A seamless floor can be textured in several ways. The topcoat applied to a flooring system may contribute to the slip resistance, especially if the coating provides a stipple finish. A satin finish features microscopic surface irregularities that can provide slip resistance. Smooth flooring finishes, especially epoxy coatings, tend to abrade over time, which increases slip resistance characteristics.

For more aggressive environments, texture is built into the floor using aggregates. Light service areas can use polypropylene beads to yield a slight texture. Kitchens and shower rooms frequently have colored quartz, broadcast floors, which contain a natural texture based upon the installation procedure. The texture on an aggressive quartz broadcast floor uses a single, thin coat of polyurethane that "follows" the profile. Application of grout coats and topcoats of clear epoxy or urethane actually diminish floor texture. A 100% solid, zero volatile organic content epoxy topcoat "fills" the profile and can reduce the texture.

Heavy manufacturing conditions require a more durable texture that will not be crushed due to the traffic of forklifts and other vehicles. Silica sand is incorporated into the finish surface of slurry/broadcast floors and 1/4 inch trowel applied resurfacing systems for slip resistance. Varying the size of the aggregate also impacts the degree of slip resistance. Larger aggregates, such as a 30-mesh silica sand, provide more slip resistance on a dry surface than the smaller size 40-60 mesh silica.

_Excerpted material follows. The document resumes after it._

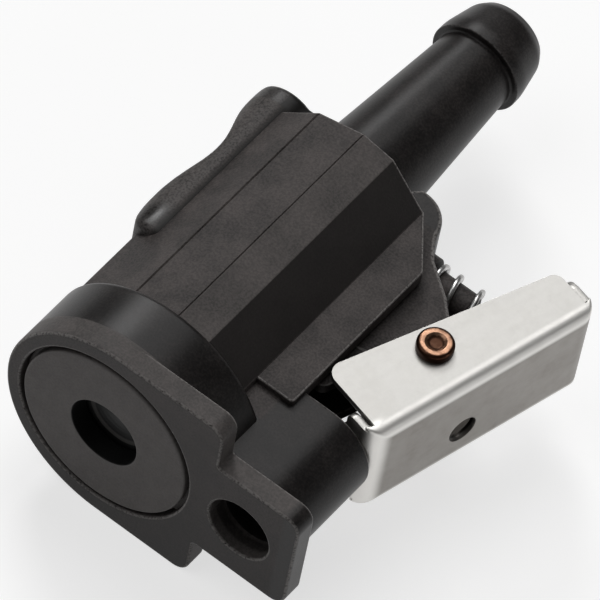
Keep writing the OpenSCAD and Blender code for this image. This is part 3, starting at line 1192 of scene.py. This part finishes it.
    def rest_profile(self) -> tuple[Array, Array]:
        """Stations of the finger rest along Y and how far it reaches out at each.

        The reach follows a steep power curve at the front, a cosine saddle between the two crests
        and a quarter circle at the rear.

        Returns:
            The stations and the reaches.
        """
        (first, last), (front, rear) = self.rest_y, self.crest_y
        low, r = self.rest_x - self.crest_drop, last - rear
        a = np.radians(np.linspace(0, 90, 10))
        b = np.radians([0, 1, 3, 6, 10, 15, 20, 27, 35, 44, 54, 66, 78, 90])
        k = np.linspace(0, 1, 26)[1:-1]
        hollow = self.saddle / 2 * (1 - np.cos(2 * np.pi * k))
        y = np.concatenate([front - (front - first) * np.cos(b), front + (rear - front) * k,
                            rear + r * np.sin(a)])
        reach = np.concatenate([self.nose_x + (low - self.nose_x) * np.sin(b) ** self.nose_power,
                                low + (self.rest_x - low) * k - hollow, self.rest_x - r * (1 - np.cos(a))])
        return y, reach

    def finger_rest(self, mesh: PieceMesh) -> None:
        """Bead with a saddle for a finger.

        At each station along Y the section is a tongue whose corners are circles about a fixed
        line, cut off softly at the station's reach: -s log(exp(-x / s) + exp(-reach / s)). Past the
        top the circles run on, so that a crease stays between the bead and the grip, and it gets painted
        shade. The half height shrinks by a quarter circle at both ends.

        Args:
            mesh: mesh that takes the shell.
        """
        y, reach = self.rest_profile()
        end, corner, soft = self.rest_end_r, self.rest_r, self.rest_blend
        close = np.maximum(self.rest_y[0] + end - y, y - (self.rest_y[1] - end))
        half = (self.rest_half - quarter(end, np.clip(close, 0, end)))[:, None]
        first, change, last = self.rest_roots
        root = np.where(y > change, last, first)[:, None]
        b = np.radians([0, 6, 12, 18, 24, 30, 36, 42, 48, 54, 60, 66, 72, 77, 82, 86, 89, 92, 95, 98, 103,
                        112, 124])
        arc = self.rest_x - corner + corner * np.cos(b)
        arc, far = np.concatenate([arc[::-1], arc])[None, :], reach[:, None]
        across = np.minimum(arc, far) - soft * np.log(1 + np.exp(-np.abs(arc - far) / soft))
        across = np.concatenate([root, across, root], 1)
        upper = half - corner + corner * np.sin(b)
        tall = np.concatenate([-upper[:, -1:], -upper[:, ::-1], upper, upper[:, -1:]], 1)
        start, stop = np.radians(self.crease_deg)
        # Worn pale over the bead's top, painted shade in the crease past it and at both roots.
        handled_and_shaded = self.rest_wear - (1 + self.rest_wear) * np.clip((b - start) / (stop - start), 0, 1)
        wear_and_painted_light = np.concatenate([[-1.0], handled_and_shaded[::-1], handled_and_shaded, [-1.0]])
        rings = np.broadcast_arrays(-across, y[:, None], tall)
        mesh.ring_loft(np.stack(rings, -1), wear_and_painted_light=np.tile(wear_and_painted_light, len(y)))

    def lug(self, mesh: PieceMesh) -> None:
        """Ear from the grip to the latch rivet and the spring seat, with a round lobe behind it.

        Two thinner cheeks reach forward above and below the guide pin's tip, and a ring stands
        proud about the rivet.

        Args:
            mesh: mesh that takes the shells.
        """
        x, y = self.pivot
        ear, lobe = circle(x, y, self.ear_r, 22, -110, 40), circle(*self.lobe, 22, 8, 98)
        outline = np.concatenate([ear, self.neck, lobe, self.lug_root])
        turns = (0.0,) * len(ear) + self.neck_turns + (0.0,) * len(lobe) + self.lug_root_r
        bore = circle(x, y, self.pin_bore_r, 48)
        mesh.prism(rounded(outline, turns), -self.lug_half, self.lug_half, self.lug_edge, Axis.Z, [bore])
        for low in self.cheek_z:
            mesh.prism(rounded(self.cheek, self.cheek_r), low, low + self.cheek_t, 0.2, Axis.Z)
        half, inner, outer = self.washer_half, self.pin_bore_r, self.washer_r
        ring = rounded([[-half, inner], [-half, outer], [half, outer], [half, inner]], [0, 0.2, 0.2, 0], 3)
        mesh.lathe(ring, Axis.Z, (x, y), Rim.RING, 48)

    def peg(self, mesh: PieceMesh) -> None:
        """Seat and peg of the latch spring: a profile of two steps, turned about the spring's axis.

        Args:
            mesh: mesh that takes the shell.
        """
        (root, seat), end, wide, slim = self.seat_x, self.peg_end, self.seat_r, self.peg_r
        corners = [[root, 1.0], [root, wide], [seat, wide], [seat, slim], [end, slim], [end, 1.0]]
        sides = rounded(corners, [0, 0, 0.2, 0.05, 0.55, 0], 5)[1:-1]
        profile = np.concatenate([[[root, 0.0]], sides, [[end, 0.0]]])
        mesh.lathe(profile, Axis.X, (self.spring_y, 0.0), Rim.POLES, 48)

    def barb(self, mesh: PieceMesh) -> None:
        """Tapered tube with a root fillet, the lip that holds the hose and a rounded end.

        Its profile turns about the passage. The fillet's radius falls off with a power of the way
        along it. The lip's crest gets a painted highlight, which goes as exp(-d d / s) at a distance d from
        it.

        Args:
            mesh: mesh that takes the shell.
        """
        lip, end, bore = self.lip_y, self.barb_end, self.passage_r
        t = np.linspace(0, 1, 9)
        (start, run), (r, more) = self.fillet_y, self.fillet_r
        fillet = np.stack([self.grip_end + start + run * t, r + more * (1 - t) ** self.fillet_power], 1)
        corners = [self.barb_start, *fillet.tolist(), [lip, self.tube_r], [lip, self.lip_r],
                   [lip + self.lip_t, self.lip_r], [end - self.cone_t, self.cone_r[0]], [end, self.cone_r[1]],
                   [end, bore], [self.barb_start[0], bore]]
        profile = rounded(corners, (0.0,) * (1 + len(fillet)) + self.barb_turns, 5)
        # Painted highlight along the lip's crest.
        off = np.sum((profile - [lip + SUPPORT, self.lip_r - SUPPORT]) ** 2, axis=1)
        crest = self.lip_highlight * np.exp(-off / self.lip_highlight_spread)
        mesh.lathe(profile, Axis.Y, (0.0, 0.0), Rim.RING, 112, crest)

    def build(self, finish: MouldedPlastic) -> bpy.types.Object:
        """Makes the moulding from its shells.

        Args:
            finish: its plastic.

        Returns:
            The moulding's object.
        """
        mesh = PieceMesh("body_moulding")
        for part in (self.flange, self.barrel, self.boss, self.grip, self.wings, self.finger_rest, self.lug,
                     self.peg, self.barb):
            part(mesh)
        return mesh.make("shell", finish.material(), ["body"])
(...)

Wen-Ruey Chang and Associates at the Liberty Mutual Research Center for Safety and Health have studied the role of surface roughness in floors and footwear. They concluded that the combination of the microscopic roughness of the sole and the floor surface affect the coefficient of friction significantly. This principle helps to explain the extreme variances obtained when various waxes and sealers are used on textured floors. It's important to ensure that ADA-compliant sealers and maintenance materials are used in lobbies and restrooms, where a noticeable, macroscopic surface texture is absent.